COLLECTED MATERIAL —
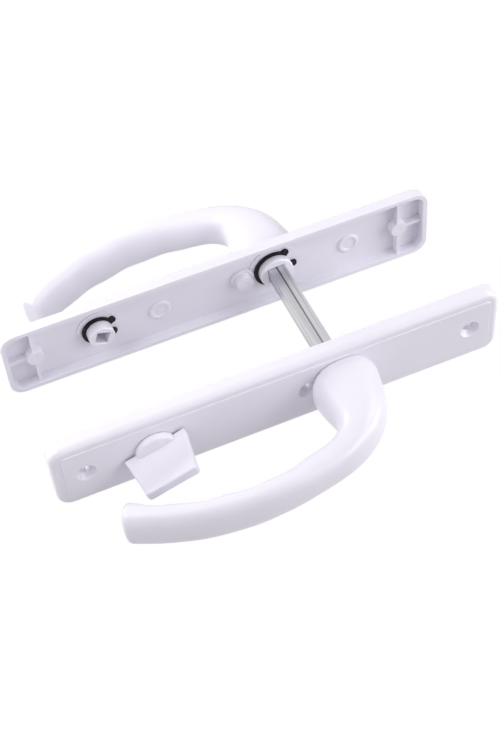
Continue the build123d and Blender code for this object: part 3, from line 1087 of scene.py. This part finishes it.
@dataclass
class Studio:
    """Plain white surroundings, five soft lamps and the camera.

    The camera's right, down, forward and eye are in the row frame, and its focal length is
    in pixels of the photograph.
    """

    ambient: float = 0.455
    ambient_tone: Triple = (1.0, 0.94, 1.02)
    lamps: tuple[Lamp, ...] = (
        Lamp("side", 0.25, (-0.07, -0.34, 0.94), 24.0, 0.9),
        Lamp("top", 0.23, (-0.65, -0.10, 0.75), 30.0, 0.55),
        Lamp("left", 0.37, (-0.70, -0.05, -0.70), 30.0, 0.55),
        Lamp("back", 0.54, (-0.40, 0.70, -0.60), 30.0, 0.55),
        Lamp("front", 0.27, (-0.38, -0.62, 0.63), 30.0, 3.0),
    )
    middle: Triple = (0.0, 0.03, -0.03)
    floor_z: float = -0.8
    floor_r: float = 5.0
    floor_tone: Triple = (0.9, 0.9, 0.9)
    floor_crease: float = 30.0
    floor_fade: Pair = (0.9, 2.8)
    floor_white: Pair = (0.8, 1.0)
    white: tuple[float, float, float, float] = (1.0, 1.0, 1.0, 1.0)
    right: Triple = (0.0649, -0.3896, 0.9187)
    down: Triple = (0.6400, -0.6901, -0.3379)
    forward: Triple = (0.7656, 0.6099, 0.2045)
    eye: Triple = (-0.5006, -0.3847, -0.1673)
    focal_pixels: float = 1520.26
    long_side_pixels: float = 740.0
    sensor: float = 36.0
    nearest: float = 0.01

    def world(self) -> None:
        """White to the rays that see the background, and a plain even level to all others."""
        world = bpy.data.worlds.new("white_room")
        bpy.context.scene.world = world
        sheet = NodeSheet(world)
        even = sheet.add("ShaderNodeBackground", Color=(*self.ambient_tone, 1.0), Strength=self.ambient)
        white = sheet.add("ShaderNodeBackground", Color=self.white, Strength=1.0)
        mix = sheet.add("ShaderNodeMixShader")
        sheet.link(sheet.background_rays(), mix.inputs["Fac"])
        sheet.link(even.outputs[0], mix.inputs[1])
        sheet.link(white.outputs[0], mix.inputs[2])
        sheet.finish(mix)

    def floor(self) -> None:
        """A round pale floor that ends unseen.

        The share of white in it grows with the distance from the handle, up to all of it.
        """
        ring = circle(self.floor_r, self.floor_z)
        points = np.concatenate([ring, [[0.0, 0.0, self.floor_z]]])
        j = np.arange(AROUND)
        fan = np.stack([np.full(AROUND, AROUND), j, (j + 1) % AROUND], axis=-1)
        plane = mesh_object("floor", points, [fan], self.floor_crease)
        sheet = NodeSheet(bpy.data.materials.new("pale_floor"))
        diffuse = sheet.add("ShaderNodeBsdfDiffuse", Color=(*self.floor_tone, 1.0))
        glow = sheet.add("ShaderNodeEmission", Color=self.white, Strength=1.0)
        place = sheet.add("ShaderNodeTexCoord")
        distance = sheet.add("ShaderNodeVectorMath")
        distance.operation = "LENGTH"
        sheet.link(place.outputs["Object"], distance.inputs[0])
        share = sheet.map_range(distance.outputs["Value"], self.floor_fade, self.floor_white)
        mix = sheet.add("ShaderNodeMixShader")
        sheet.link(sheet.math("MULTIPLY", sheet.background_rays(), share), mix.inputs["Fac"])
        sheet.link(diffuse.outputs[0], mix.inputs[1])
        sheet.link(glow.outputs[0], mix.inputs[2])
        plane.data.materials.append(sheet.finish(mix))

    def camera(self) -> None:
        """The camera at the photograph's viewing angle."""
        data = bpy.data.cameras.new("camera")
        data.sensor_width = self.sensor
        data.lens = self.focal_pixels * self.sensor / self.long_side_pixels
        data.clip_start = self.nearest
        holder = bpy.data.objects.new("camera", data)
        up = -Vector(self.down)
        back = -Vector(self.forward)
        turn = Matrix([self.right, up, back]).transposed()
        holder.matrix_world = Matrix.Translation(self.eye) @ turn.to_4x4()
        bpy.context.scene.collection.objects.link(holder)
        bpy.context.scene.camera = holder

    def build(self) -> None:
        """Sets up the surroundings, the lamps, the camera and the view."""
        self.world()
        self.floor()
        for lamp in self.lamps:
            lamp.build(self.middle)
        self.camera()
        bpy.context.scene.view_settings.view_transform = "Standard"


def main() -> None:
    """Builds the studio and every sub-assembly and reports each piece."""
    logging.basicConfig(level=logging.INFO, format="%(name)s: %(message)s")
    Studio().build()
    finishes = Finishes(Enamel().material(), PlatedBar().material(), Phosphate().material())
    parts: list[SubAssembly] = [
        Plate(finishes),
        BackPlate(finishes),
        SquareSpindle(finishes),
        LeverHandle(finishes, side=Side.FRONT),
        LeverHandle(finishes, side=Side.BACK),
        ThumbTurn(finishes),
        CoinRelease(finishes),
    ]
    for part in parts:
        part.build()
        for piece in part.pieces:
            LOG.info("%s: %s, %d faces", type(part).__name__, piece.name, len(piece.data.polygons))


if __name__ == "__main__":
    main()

REQUIRED TASK —
All the data must be duplicated exactly, with nothing added or removed.

TASK OUTPUT —
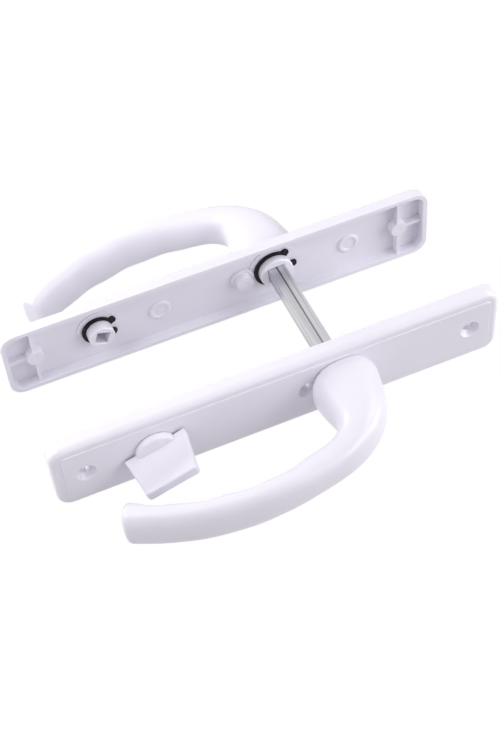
Continue the build123d and Blender code for this object: part 3, from line 1087 of scene.py. This part finishes it.
@dataclass
class Studio:
    """Plain white surroundings, five soft lamps and the camera.

    The camera's right, down, forward and eye are in the row frame, and its focal length is
    in pixels of the photograph.
    """

    ambient: float = 0.455
    ambient_tone: Triple = (1.0, 0.94, 1.02)
    lamps: tuple[Lamp, ...] = (
        Lamp("side", 0.25, (-0.07, -0.34, 0.94), 24.0, 0.9),
        Lamp("top", 0.23, (-0.65, -0.10, 0.75), 30.0, 0.55),
        Lamp("left", 0.37, (-0.70, -0.05, -0.70), 30.0, 0.55),
        Lamp("back", 0.54, (-0.40, 0.70, -0.60), 30.0, 0.55),
        Lamp("front", 0.27, (-0.38, -0.62, 0.63), 30.0, 3.0),
    )
    middle: Triple = (0.0, 0.03, -0.03)
    floor_z: float = -0.8
    floor_r: float = 5.0
    floor_tone: Triple = (0.9, 0.9, 0.9)
    floor_crease: float = 30.0
    floor_fade: Pair = (0.9, 2.8)
    floor_white: Pair = (0.8, 1.0)
    white: tuple[float, float, float, float] = (1.0, 1.0, 1.0, 1.0)
    right: Triple = (0.0649, -0.3896, 0.9187)
    down: Triple = (0.6400, -0.6901, -0.3379)
    forward: Triple = (0.7656, 0.6099, 0.2045)
    eye: Triple = (-0.5006, -0.3847, -0.1673)
    focal_pixels: float = 1520.26
    long_side_pixels: float = 740.0
    sensor: float = 36.0
    nearest: float = 0.01

    def world(self) -> None:
        """White to the rays that see the background, and a plain even level to all others."""
        world = bpy.data.worlds.new("white_room")
        bpy.context.scene.world = world
        sheet = NodeSheet(world)
        even = sheet.add("ShaderNodeBackground", Color=(*self.ambient_tone, 1.0), Strength=self.ambient)
        white = sheet.add("ShaderNodeBackground", Color=self.white, Strength=1.0)
        mix = sheet.add("ShaderNodeMixShader")
        sheet.link(sheet.background_rays(), mix.inputs["Fac"])
        sheet.link(even.outputs[0], mix.inputs[1])
        sheet.link(white.outputs[0], mix.inputs[2])
        sheet.finish(mix)

    def floor(self) -> None:
        """A round pale floor that ends unseen.

        The share of white in it grows with the distance from the handle, up to all of it.
        """
        ring = circle(self.floor_r, self.floor_z)
        points = np.concatenate([ring, [[0.0, 0.0, self.floor_z]]])
        j = np.arange(AROUND)
        fan = np.stack([np.full(AROUND, AROUND), j, (j + 1) % AROUND], axis=-1)
        plane = mesh_object("floor", points, [fan], self.floor_crease)
        sheet = NodeSheet(bpy.data.materials.new("pale_floor"))
        diffuse = sheet.add("ShaderNodeBsdfDiffuse", Color=(*self.floor_tone, 1.0))
        glow = sheet.add("ShaderNodeEmission", Color=self.white, Strength=1.0)
        place = sheet.add("ShaderNodeTexCoord")
        distance = sheet.add("ShaderNodeVectorMath")
        distance.operation = "LENGTH"
        sheet.link(place.outputs["Object"], distance.inputs[0])
        share = sheet.map_range(distance.outputs["Value"], self.floor_fade, self.floor_white)
        mix = sheet.add("ShaderNodeMixShader")
        sheet.link(sheet.math("MULTIPLY", sheet.background_rays(), share), mix.inputs["Fac"])
        sheet.link(diffuse.outputs[0], mix.inputs[1])
        sheet.link(glow.outputs[0], mix.inputs[2])
        plane.data.materials.append(sheet.finish(mix))

    def camera(self) -> None:
        """The camera at the photograph's viewing angle."""
        data = bpy.data.cameras.new("camera")
        data.sensor_width = self.sensor
        data.lens = self.focal_pixels * self.sensor / self.long_side_pixels
        data.clip_start = self.nearest
        holder = bpy.data.objects.new("camera", data)
        up = -Vector(self.down)
        back = -Vector(self.forward)
        turn = Matrix([self.right, up, back]).transposed()
        holder.matrix_world = Matrix.Translation(self.eye) @ turn.to_4x4()
        bpy.context.scene.collection.objects.link(holder)
        bpy.context.scene.camera = holder

    def build(self) -> None:
        """Sets up the surroundings, the lamps, the camera and the view."""
        self.world()
        self.floor()
        for lamp in self.lamps:
            lamp.build(self.middle)
        self.camera()
        bpy.context.scene.view_settings.view_transform = "Standard"


def main() -> None:
    """Builds the studio and every sub-assembly and reports each piece."""
    logging.basicConfig(level=logging.INFO, format="%(name)s: %(message)s")
    Studio().build()
    finishes = Finishes(Enamel().material(), PlatedBar().material(), Phosphate().material())
    parts: list[SubAssembly] = [
        Plate(finishes),
        BackPlate(finishes),
        SquareSpindle(finishes),
        LeverHandle(finishes, side=Side.FRONT),
        LeverHandle(finishes, side=Side.BACK),
        ThumbTurn(finishes),
        CoinRelease(finishes),
    ]
    for part in parts:
        part.build()
        for piece in part.pieces:
            LOG.info("%s: %s, %d faces", type(part).__name__, piece.name, len(piece.data.polygons))


if __name__ == "__main__":
    main()